12 What specific requests were included in Solomon’s public prayer? 1 Kings 8:23, 26, 29–30, 35–36, 44–45, 51–53.

NOTE: “The prayer offered by Solomon during the dedication of the temple, was not made while he stood upon his feet. The king knelt in the humble position of a petitioner. Herein is a lesson for God’s people today. Our spiritual strength and our influence are not increased by conformity to a worldly attitude during prayer…. Let man come on bended knee, as a subject of grace, a suppliant at the footstool of mercy. Thus he is to testify that the whole soul, body, and spirit are in subjection to his Creator.” Review and Herald, November 30, 1905.

13 Of what may we be assured when we come before the throne of God in prayer? Psalm 65:2. (Read the whole Psalm.)

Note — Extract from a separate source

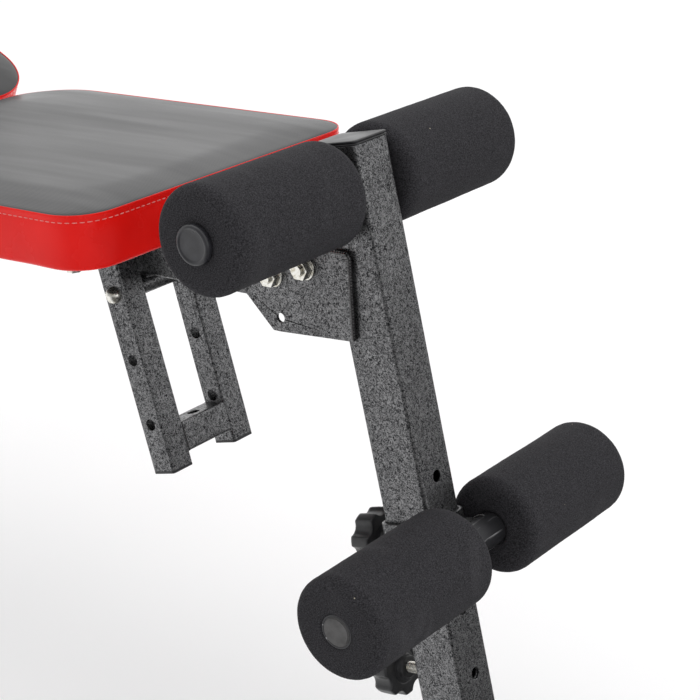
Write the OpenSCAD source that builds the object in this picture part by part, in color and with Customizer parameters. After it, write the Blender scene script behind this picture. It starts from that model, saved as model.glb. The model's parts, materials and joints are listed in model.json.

NOTE: “Jesus sees His true church on the earth, whose greatest ambition is to co-operate with Him in the grand work of saving souls. He hears their prayers, presented in contrition and power, and Omnipotence cannot resist their plea for the salvation of any tried, tempted member of Christ’s body…. Jesus ever liveth to make intercession for us. Through our Redeemer what blessings may not the true believer receive? The church, soon to enter upon her most severe conflict, will be the object most dear to God upon earth.” In Heavenly Places, 284.